Flying Doctors of America
- Formation: 1990
- Founder: Allan Gathercoal
- Type: Non-profit
- Website: https://fdoamerica.org/

= Flying Doctors of America =

Flying Doctors of America was founded by Allan M. Gathercoal in 1990. Currently it has more than 7000 volunteers in association.

The organization brings together physicians, dentists, physician assistants, nurse practitioners, registered nurses, pharmacists, and other non-medical volunteers who give medical and dental care to people in developing countries throughout the world. All of the missions are short-term (one or two weeks), professionally managed and affordable. Each team member makes a small donation to the organization which is used to cover the cost of transportation, lodging and mission expenses. Each year the schedule of missions is posted on the organization's website.

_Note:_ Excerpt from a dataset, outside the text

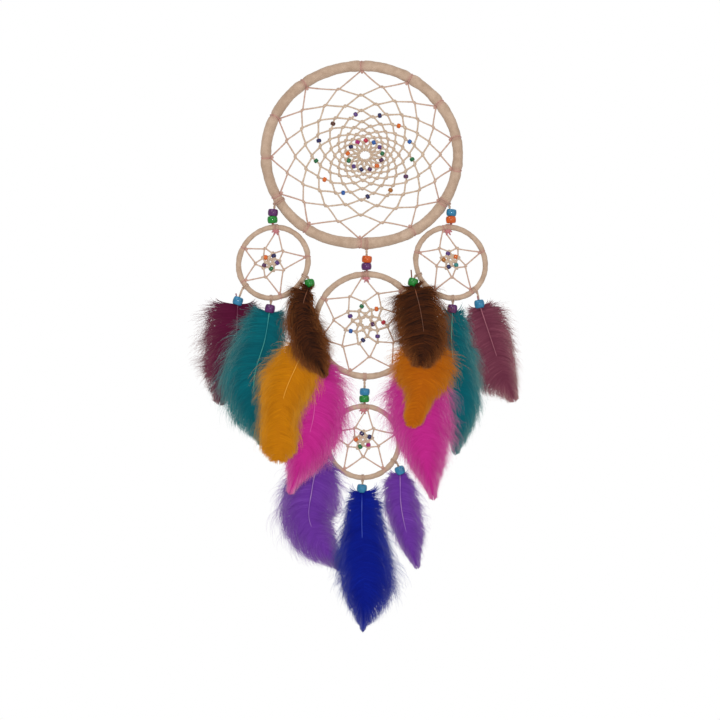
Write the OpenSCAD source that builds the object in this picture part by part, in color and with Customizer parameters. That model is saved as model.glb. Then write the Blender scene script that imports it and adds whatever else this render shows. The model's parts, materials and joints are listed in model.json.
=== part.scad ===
// Dream catcher: a large wrapped hoop with a knotted web, two side hoops and a middle hoop
// that hang from it on beaded laces, a bottom hoop under the middle one, and 13 feathers.
// The origin is where a nail or hook meets the inside of the main hoop's top.
// +Z is up, +X is to the right and the front faces -Y. All hoops stand in the plane Y = 0.

/* [Main hoop] */
// Width of the main hoop, between the middles of its tube
main_w = 157.4; // [156:0.1:159]
// Height of the main hoop, between the middles of its tube
main_h = 145.4; // [145:0.1:147]
// Thickness of the wrapped tube
main_tube = 8.4; // [7:0.1:8.6]
// Thickness of the steel ring inside the wrap
main_wire = 4.8; // [3:0.1:5]

/* [Side hoops] */
// Long axis of a side hoop, between the middles of its tube
side_w = 59.4; // [57:0.1:60]
// Short axis of a side hoop
side_h = 55.2; // [54:0.1:56]
// Angle of the long axis above the horizontal, on the left hoop
side_lean = 52; // [40:1:60]
// Distance of each side hoop's middle from the centre line
side_x = 72.6; // [72:0.1:76]
// Thickness of the wrapped tube
side_tube = 4.2; // [3.5:0.1:4.4]

/* [Middle and bottom hoops] */
// Diameter of the middle hoop, between the middles of its tube
middle_d = 83.8; // [80:0.1:85]
// Thickness of its wrapped tube
middle_tube = 4.7; // [4:0.1:5]
// Diameter of the bottom hoop, between the middles of its tube
bottom_d = 58.4; // [56:0.1:60]
// Thickness of its wrapped tube
bottom_tube = 4; // [3.5:0.1:4.2]
// Thickness of the wire ring inside each of the four small hoops
small_wire = 2.2; // [1.5:0.1:2.6]

/* [Beads] */
// Diameter of a pony bead
pony_d = 8; // [7:0.1:8.2]
// Length of a pony bead
pony_h = 5.8; // [5:0.1:6]
// Bore of a pony bead
pony_bore = 3.6; // [3:0.1:4]
// Diameter of a seed bead
seed_d = 2.9; // [2.4:0.1:3.1]
// Length of a seed bead
seed_h = 2.2; // [1.8:0.1:2.4]
// Bore of a seed bead
seed_bore = 1; // [0.8:0.1:1.2]

/* [Laces and thread] */
// Thickness of the laces that carry the hoops
hanger_lace = 2; // [1.6:0.1:2.4]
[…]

The organization is a 501(c)(3) charitable organization registered as Medical Mercy Missions, Inc. with the IRS and in the state of Georgia, DBA: Flying Doctors of America.

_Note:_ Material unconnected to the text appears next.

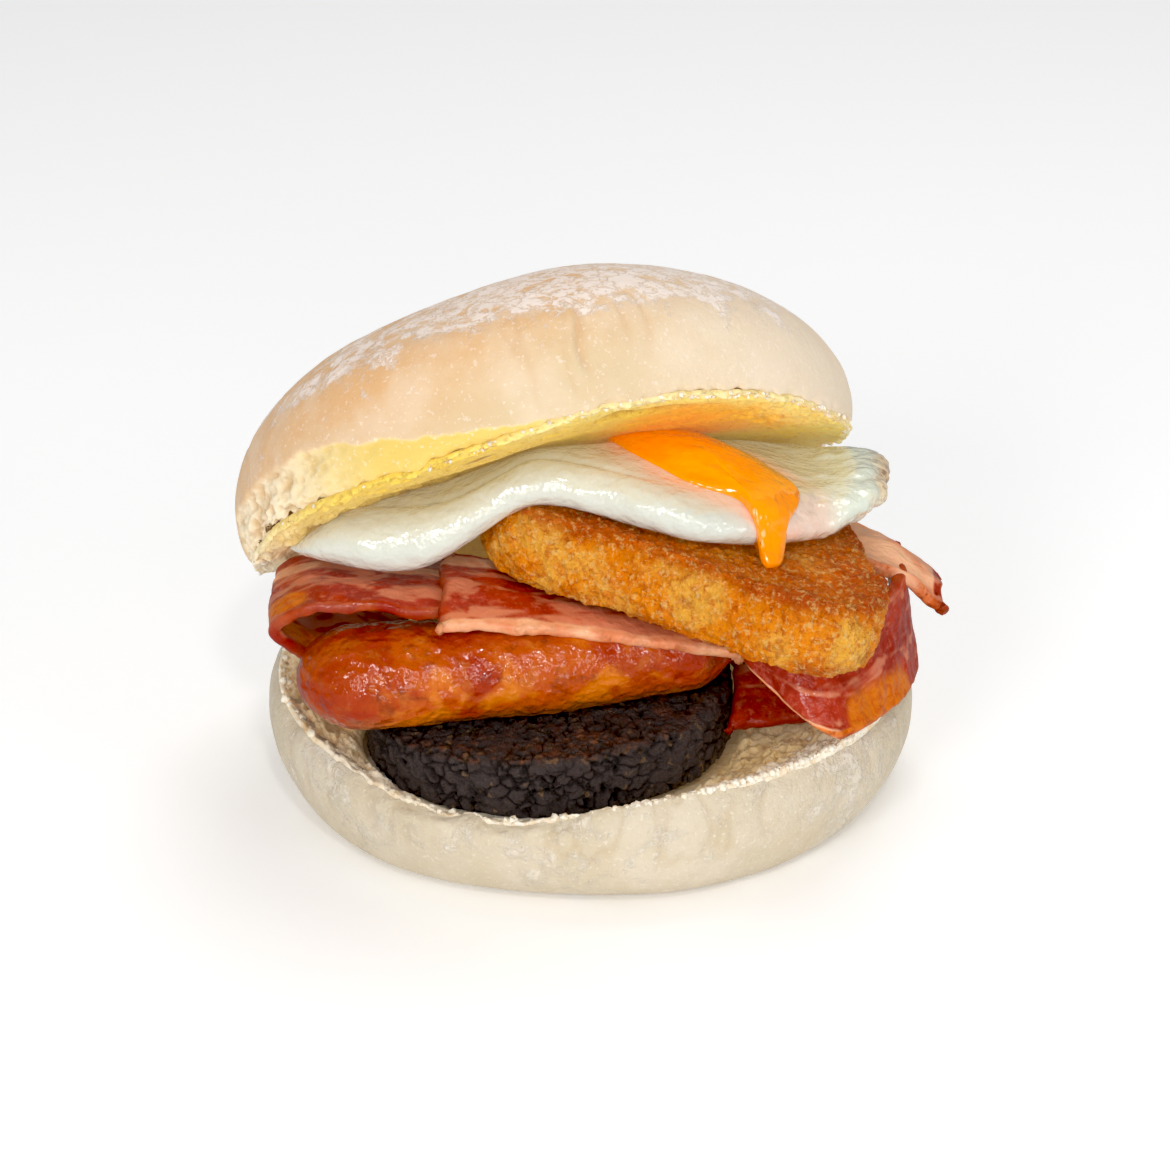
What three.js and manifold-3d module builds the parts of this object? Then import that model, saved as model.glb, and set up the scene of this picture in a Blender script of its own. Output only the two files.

It is listed in the Encyclopedia of Associations, published by Thomson Gale.

It is listed in Idealist - Directory of nonprofit web resources: 16000 organizations in 130 countries.

In April 2020, pilot and urologist Dr. William Kirby, a volunteer of Flying Doctors America and former mayor of Auburn, California, died in a plane crash at 72. He was also chairman of the Tumor Board at Sutter Auburn Faith Hospital. Dr. William Kirby flew to rural parts of the world to give free medical services and free clinics.

==Medical Mercy Missions==
Medical Mercy Missions, Inc. is the mother organization of Flying Doctors of America.

The organization is a 501(c)(3) charitable organizations registered with the IRS and in the state of Georgia.